Thanks be to the good Lord that not all men of the Church have minds that work like that of the good Catholic bishop’s. Every Sunday for a number of years I looked upon the face of one, with a far different view of the Confederacy, a wonderful, blessed man who gave his all for the Confederacy and is remembered by his church for his sacrifice. I saw his face depicted in a gorgeous stained glass window in a beautiful Southern church. His name is Leonidas T. Polk. He was Bishop Polk of the Episcopal Church.

Only now, today, can I, who have had an opportunity to learn the truths concealed from me throughout all the days of my formal education, really appreciate the lives sacrificed by Bishop Polk and by my children’s great great grandfather, Brigadier General Leroy Augustus Stafford of Louisiana, who was slain at the Battle of the Wilderness, leaving behind him a wife and ten children. Only now can I truly grieve over the tortures my cousin, Pvt. Samuel T. Mullinax of Louisiana, experienced before dying in the Yankee hell hole prison, Camp Douglas,. He may have been thrown with thousands of his fellows into a hole in a swamp outside of Chicago. He certainly had no Christian burial. Only now am I beginning to understand the agonies suffered by my North Carolina great, great grandfather who walked home from prison (probably Point Lookout) and the pain of my Mississippi great grandfather, as he hobbled home on bloody bare feet.
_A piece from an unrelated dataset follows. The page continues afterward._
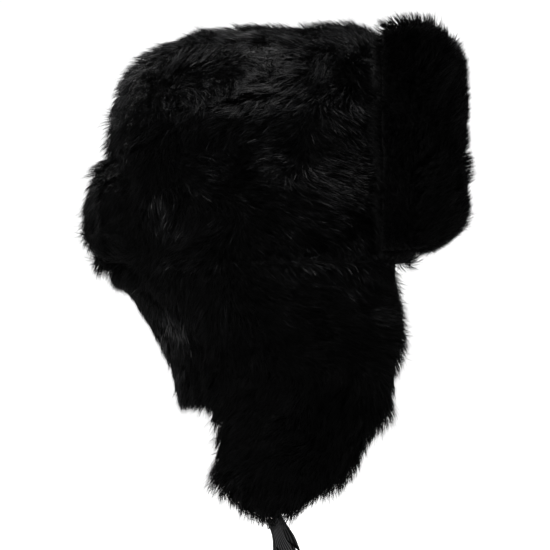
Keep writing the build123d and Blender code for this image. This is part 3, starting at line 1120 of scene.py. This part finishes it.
def find_seam_ring(surface):
    """Height and radius of the lining's top seam at each azimuth."""
    ring = []
    for a in AZIMUTHS:
        z = CROWN_Z
        for _ in range(6):
            h = hit(surface, (0, 0, z - CAST_MARGIN), level_way(a))
            r = 0.082 if h is None else math.hypot(h[0], h[1])
            z = CROWN_Z - math.tan(TILT) * r * math.sin(a) - 0.0006
        ring.append((z, r))
    return ring


def level_grid(surface, rows, bottom, tops, radii, cast_low, cast_highs):
    """Grid on a band, cast level from the axis; a miss keeps the last radius of its column."""
    grid = np.zeros((rows, AROUND, 3))
    inward = np.zeros((rows, AROUND, 3))
    for j, a in enumerate(AZIMUTHS):
        way = level_way(a)
        radius = radii[j]
        for i in range(rows):
            z = bottom + (tops[j] - bottom) * i / (rows - 1)
            h = hit(surface, (0, 0, max(cast_low, min(z, cast_highs[j]))), way)
            if h is not None:
                radius = math.hypot(h[0], h[1])
            grid[i, j] = way * radius + np.array((0, 0, z))
            inward[i, j] = -way
    return grid, inward


def noise_on(grid, scale, seed):
    return fbm(grid.reshape(-1, 3), scale, seed).reshape(grid.shape[:2])


def lining_band(surface, ring):
    """Satin band, quilted above its plain lower part."""
    tops, radii = zip(*ring)
    grid, inward = level_grid(surface, 44, 0.0015, tops, radii, cast_low=0.0,
                              cast_highs=[z - CAST_MARGIN for z in tops])
    height = grid[:, :, 2] / MM
    turn = np.tile(AZIMUTHS / (2 * math.pi), (len(grid), 1))
    quilt = diamonds(11 * turn + height / 48, 11 * turn - height / 48)
    quilt = quilt * smooth(height, 20, 34) * smooth(height[-1:] - height, 0, 10)
    wrinkle = 0.35 * noise_on(grid, 0.012, 91)
    grid = grid + inward * (QUILT_HEIGHT * quilt + wrinkle + 0.4)[:, :, None] * MM
    ob = shell("crown_lining_band_quilted", grid, inward, LINING_THICK, SATIN)
    attach(ob, "crown", "crown_lining_band")


def lining_top(surface, ring):
    """Satin cap, cast from a centre inside the crown, from the seam up to near the middle."""
    rows = 34
    centre = np.array((0, 0, 0.085))
    grid = np.zeros((rows, AROUND, 3))
    inward = np.zeros((rows, AROUND, 3))
    for j, (azimuth, (z, r)) in enumerate(zip(AZIMUTHS, ring)):
        rim = np.array((r * math.cos(azimuth), r * math.sin(azimuth), z + 0.0012)) - centre
        distance = float(np.linalg.norm(rim))
        rim = rim / distance
        level = unit(np.array((rim[0], rim[1], 0)))
        for i in range(rows):
            t = i / (rows - 1) * 0.995
            angle = math.acos(max(-1, min(1, rim[2]))) * (1 - t)
            way = level * math.sin(angle) + np.array((0, 0, math.cos(angle)))
            h = hit(surface, centre, way)
            if h is not None:
                distance = float(np.linalg.norm(h - centre))
            grid[i, j] = centre + way * distance
            inward[i, j] = -way
    x, y = grid[:, :, 0] / MM, grid[:, :, 1] / MM
    edge = np.linspace(0, 1, rows)[:, None]
    quilt = diamonds((x + y) / 46 + 0.25, (x - y) / 46 + 0.25) * smooth(edge, 0.02, 0.12)
    grid = grid + inward * (QUILT_HEIGHT * quilt + 0.3)[:, :, None] * MM
    ob = shell("crown_lining_top_quilted", grid, inward, LINING_THICK, SATIN)
    attach(ob, "crown", "crown_lining_top")


def stitch_row(name, places, ways, length, radius, body):
    """Short rounded stitches at places, lying along ways."""
    verts, faces = [], []
    sides = 8
    # (place along the stitch, share of the radius)
    profile = [(-0.5, 0.12), (-0.42, 0.75), (-0.2, 1.0), (0.2, 1.0), (0.42, 0.75), (0.5, 0.12)]
    for place, way in zip(places, ways):
        way = way / np.linalg.norm(way)
        a = np.cross(way, (0.1, 0.2, 0.97))
        a = a / np.linalg.norm(a)
        b = np.cross(way, a)
        start = len(verts)
        for x, share in profile:
            for q in range(sides):
                angle = 2 * math.pi * q / sides
                offset = (a * math.cos(angle) + b * math.sin(angle)) * (share * radius)
                verts.append(tuple(place + way * x * length + offset))
        for i in range(len(profile) - 1):
            low, high = start + i * sides, start + (i + 1) * sides
            for q in range(sides):
                q2 = (q + 1) % sides
                faces.append((low + q, low + q2, high + q2, high + q))
        faces.append(tuple(start + q for q in range(sides))[::-1])
        faces.append(tuple(start + (len(profile) - 1) * sides + q for q in range(sides)))
    mesh = bpy.data.meshes.new(name)
    mesh.from_pydata(verts, [], faces)
    dress(mesh, THREAD)
    ob = link(name, mesh)
    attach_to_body(ob, body)


def sweatband():
    """Leather band with a rolled lower edge and two stitched grooves."""
    rows, bottom, top = 26, 0.0018, 0.0332
    grid, inward = level_grid(cad_tree("sweatband"), rows, bottom, [top] * AROUND,
                              [0.09] * AROUND, cast_low=0.0030, cast_highs=[0.0325] * AROUND)
    t = np.linspace(0, 1, rows)[:, None]
    roll = 0.7 * bell(t, 0.06, 0.05) - 0.35 * bell(t, 0.16, 0.02) - 0.35 * bell(t, 0.93, 0.02)
    wave = 0.3 * noise_on(grid, 0.03, 92)
    grid = grid + inward * (roll + wave + 0.2)[:, :, None] * MM
    ob = shell("sweatband_leather", grid, inward, 1.2 * MM, LEATHER)
    attach(ob, "crown", "sweatband")

    pitch = 0.0032
    for row, tag in ((4, "lower"), (24, "upper")):
        ring = grid[row] + inward[row] * 0.25 * MM
        steps = np.linalg.norm(np.roll(ring, -1, 0) - ring, axis=1)
        run = np.concatenate([[0], np.cumsum(steps)])
        at = np.linspace(0, run[-1], int(run[-1] / pitch), endpoint=False)
        loop = np.concatenate([ring, ring[:1]])
        places = np.stack([np.interp(at, run, loop[:, k]) for k in range(3)], 1)
        ways = np.roll(places, -1, 0) - np.roll(places, 1, 0)
        stitch_row(f"sweatband_stitches_{tag}", places, ways, 2.3 * MM, 0.28 * MM, "crown")


band = cad_tree("crown_lining_band")
seam_ring = find_seam_ring(band)
lining_band(band, seam_ring)
lining_top(cad_tree("crown_lining_top"), seam_ring)
sweatband()


# ------------------------------------------------------------------ ties
RIBS = 7
RIB_STEPS = 10  # columns per rib
TIE_LEAN = math.radians(18)  # the tie hangs forwards of straight down
TIE_ROOT = 9  # mm of ribbon above the top of the CAD tie


def ribbon(side, outward):
    """Grosgrain tie, gathered where it leaves the lobe: the long ply, and outside it a short ply
    that ends along a slant. Lengths along and across it are in mm."""
    name = f"tie_ribbon_{side}"
    co = np.array([tuple(v) for v in world_points(name)])
    along = np.array((0, -math.sin(TIE_LEAN), -math.cos(TIE_LEAN)))
    across = np.array((0, -math.cos(TIE_LEAN), math.sin(TIE_LEAN)))
    run = co @ along
    start, end = run.min(), run.max()
    side_curve = np.polyfit((run - start) / (end - start), co[:, 0], 3)
    spread = co @ across
    middle = (spread.max() + spread.min()) / 2
    cols = RIBS * RIB_STEPS + 1
    u = np.linspace(-1, 1, cols)  # across the ribbon
    rib = np.abs(np.sin(math.pi * (u + 1) / 2 * RIBS)) ** 1.3
    total = (end - start) / MM + TIE_ROOT
    for ply, rows, half_width in (("long", 110, 7.0), ("folded", 44, 6.4)):
        is_long = ply == "long"
        grid = np.zeros((rows, cols, 3))
        normals = np.zeros((rows, cols, 3))
        painted_groove_shade = np.zeros((rows, cols))
        for i in range(rows):
            q = i / (rows - 1)
            if is_long:
                d = q * (np.full(cols, total) + u * 2.6 * (q > 0.97))
            else:
                d = q * (19.0 + 9.5 * (u + 1) ** 1.15)
            gather = 0.50 + 0.50 * smooth(d, 8, 30)
            far = d / total
            if is_long:
                twist = 0.26 * np.sin(3.1 * far + 0.4) * far * 1.4
                shift = -0.3 - 1.0 * smooth(d, 6, 30)
                depth = -0.55
                fade = 1
            else:
                twist = 0.05 * np.sin(d / 9)
                shift = 0.4 + 1.6 * smooth(d, 6, 40)
                depth = 0.75 + 0.5 * np.sin(math.pi * q) - 1.5 * smooth(q, 0.90, 1.0)
                fade = 1 - 0.8 * smooth(q, 0.86, 0.97)
            sideways = across[None] * np.cos(twist)[:, None]
            sideways = sideways + np.array((outward, 0, 0))[None] * np.sin(twist)[:, None]
            normal = np.cross(along[None].repeat(cols, 0), sideways)
            normal *= np.sign(normal[:, :1] * outward)
            bend = 1.7 * np.sin(4.2 * far + 0.3) * far
            below = (d - TIE_ROOT) * MM
            centre = along[None] * (start + below)[:, None]
            centre = centre + across[None] * (middle + shift * MM)[:, None]
            centre[:, 0] = np.polyval(side_curve, np.clip(below / (end - start), 0, 1))
            centre[:, 0] += outward * (depth + bend) * MM
            curl = 1.0 * (u**2) * np.sin(2.5 * far + 0.6)
            curl = curl + 0.5 * np.sin(2.2 * u + d / 6) * (1 - smooth(d, 20, 45))
            selvedge = 0.20 * (np.abs(u) > 0.95)
            raised = (curl + 0.30 * rib * gather + selvedge) * MM
            half = half_width * gather
            grid[i] = centre + (u * half * MM)[:, None] * sideways + raised[:, None] * normal
            normals[i] = normal
            # painted shade: the rib attribute is low in the grooves between ribs and along both
            # edges; on the folded ply it also falls towards the end
            painted_groove_shade[i] = rib * (np.abs(u) < 0.96) * fade
        ob = shell(f"{name}_{ply}_ply", grid, normals, 0.7 * MM, GROSGRAIN, closed=False)
        if is_long:
            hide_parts(name)
        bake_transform(ob)
        tone = ob.data.attributes.new("rib", "FLOAT", "POINT")
        both = np.concatenate([painted_groove_shade.ravel(), painted_groove_shade.ravel()])
        tone.data.foreach_set("value", both.astype(np.float32))


def bar_tack(side, outward):
    """Row of zigzag stitches over the tack that holds the tie."""
    name = f"tie_bar_tack_{side}"
    co = np.array([tuple(v) for v in world_points(name)])
    lo, hi = co.min(0), co.max(0)
    x = (lo[0] + hi[0]) / 2 + outward * 0.9 * MM
    z = lo[2] + (hi[2] - lo[2]) / 2
    count = 22
    places = [np.array((x, lo[1] + (i + 0.5) / count * (hi[1] - lo[1]), z)) for i in range(count)]
    ways = [np.array((0.0, 0.25 * (-1) ** i, 1.0)) for i in range(count)]
    stitch_row(f"{name}_stitches", places, ways, 2.9 * MM, 0.32 * MM, f"ear_flap_{side}")
    materials = bpy.data.objects[name].data.materials
    materials.clear()
    materials.append(THREAD)


for side, outward in (("left", 1), ("right", -1)):
    ribbon(side, outward)
    bar_tack(side, outward)


# ------------------------------------------------------------------ stage
FLOOR_GAP = 0.004
FLOOR_HALF = 40.0


def floor_material():
    """White paper that also glows towards the camera."""
    material, tree, shader = new_material("floor_paper")
    coords = tree.nodes.new("ShaderNodeTexCoord").outputs["Object"]
    grain = noise(tree, coords, Scale=90.0, Detail=4.0)
    tint = ramp(tree, [(0.3, grey(0.90)), (0.7, grey(0.93))], grain)
    tree.links.new(tint, shader.inputs["Base Color"])
    shader.inputs["Roughness"].default_value = 0.9
    shader.inputs["Specular IOR Level"].default_value = 0.1
    shader.inputs["Emission Color"].default_value = (1, 1, 1, 1)
    path = tree.nodes.new("ShaderNodeLightPath")
    glow = node(tree, "ShaderNodeMath", operation="MULTIPLY")
    tree.links.new(path.outputs["Is Camera Ray"], glow.inputs[0])
    glow.inputs[1].default_value = 1.0
    tree.links.new(glow.outputs[0], shader.inputs["Emission Strength"])
    return material


def make_floor():
    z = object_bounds()[0].z - FLOOR_GAP
    mesh = bpy.data.meshes.new("floor")
    corners = [(x * FLOOR_HALF, y * FLOOR_HALF, z) for x, y in ((-1, -1), (1, -1), (1, 1), (-1, 1))]
    mesh.from_pydata(corners, [], [(0, 1, 2, 3)])
    floor = link("floor", mesh)
    mesh.materials.append(floor_material())


def make_world(ambient, backdrop):
    """White world: ambient is its strength as light, backdrop its strength to the camera."""
    world = bpy.data.worlds.new("studio")
    bpy.context.scene.world = world
    world.use_nodes = True
    tree = world.node_tree
    background = tree.nodes["Background"]
    background.inputs["Color"].default_value = (1, 1, 1, 1)
    path = tree.nodes.new("ShaderNodeLightPath")
    mix = node(tree, "ShaderNodeMix", data_type="FLOAT")
    tree.links.new(path.outputs["Is Camera Ray"], mix.inputs[0])
    mix.inputs[2].default_value = ambient
    mix.inputs[3].default_value = backdrop
    tree.links.new(mix.outputs[0], background.inputs["Strength"])


def area(name, place, target, size, power):
    """Round area light aimed at target."""
    light = bpy.data.lights.new(name, "AREA")
    light.shape = "DISK"
    light.size = size
    light.energy = power
    ob = link(name, light)
    ob.location = place
    ob.rotation_mode = "QUATERNION"
    ob.rotation_quaternion = (Vector(target) - Vector(place)).to_track_quat("-Z", "Y")


def make_camera(centre, distance, view_width, sensor=36):
    """Camera on the wearer's right, looking level; view_width is what it sees at the centre."""
    data = bpy.data.cameras.new("camera")
    camera = link("camera", data)
    bpy.context.scene.camera = camera
    data.sensor_width = sensor
    data.lens = sensor * distance / view_width
    camera.location = Vector(centre) + Vector((-distance, 0, 0))
    camera.rotation_mode = "QUATERNION"
    camera.rotation_quaternion = Vector((1, 0, 0)).to_track_quat("-Z", "Y")


make_floor()
make_world(ambient=0.035, backdrop=1.05)
area("key", place=(-1.4, 0.9, 1.5), target=(0, 0, 0.04), size=0.6, power=50)
area("key_far", place=(1.4, 0.7, 1.5), target=(0, 0, 0.04), size=0.6, power=34)
area("front", place=(0.5, -1.9, 0.8), target=(0, 0, 0.0), size=0.8, power=10)
area("under", place=(-0.5, 0.6, -0.2), target=(0, 0, 0.05), size=0.3, power=0.5)
make_camera(centre=(0.0, -0.0077, -0.0091), distance=2.6, view_width=0.385)
bpy.context.scene.view_settings.view_transform = "Standard"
I will never forget, nor will my children and grandchildren. All Americans with Southern roots should remember. None of us will ever condemn the good Catholic bishop for his church’s systematic burning of thousands of innocent Cathars, nor will we condemn him for the Catholic Inquisition which resulted in the deaths of untold numbers of innocents. All of these horrors were recorded by European historians, so it would be generous of him to refrain from drawing conclusions about Robert E. Lee and other Southerners when those conclusions are based totally on information, proven incorrect by eye witnesses–many of them of the bishop’s own faith.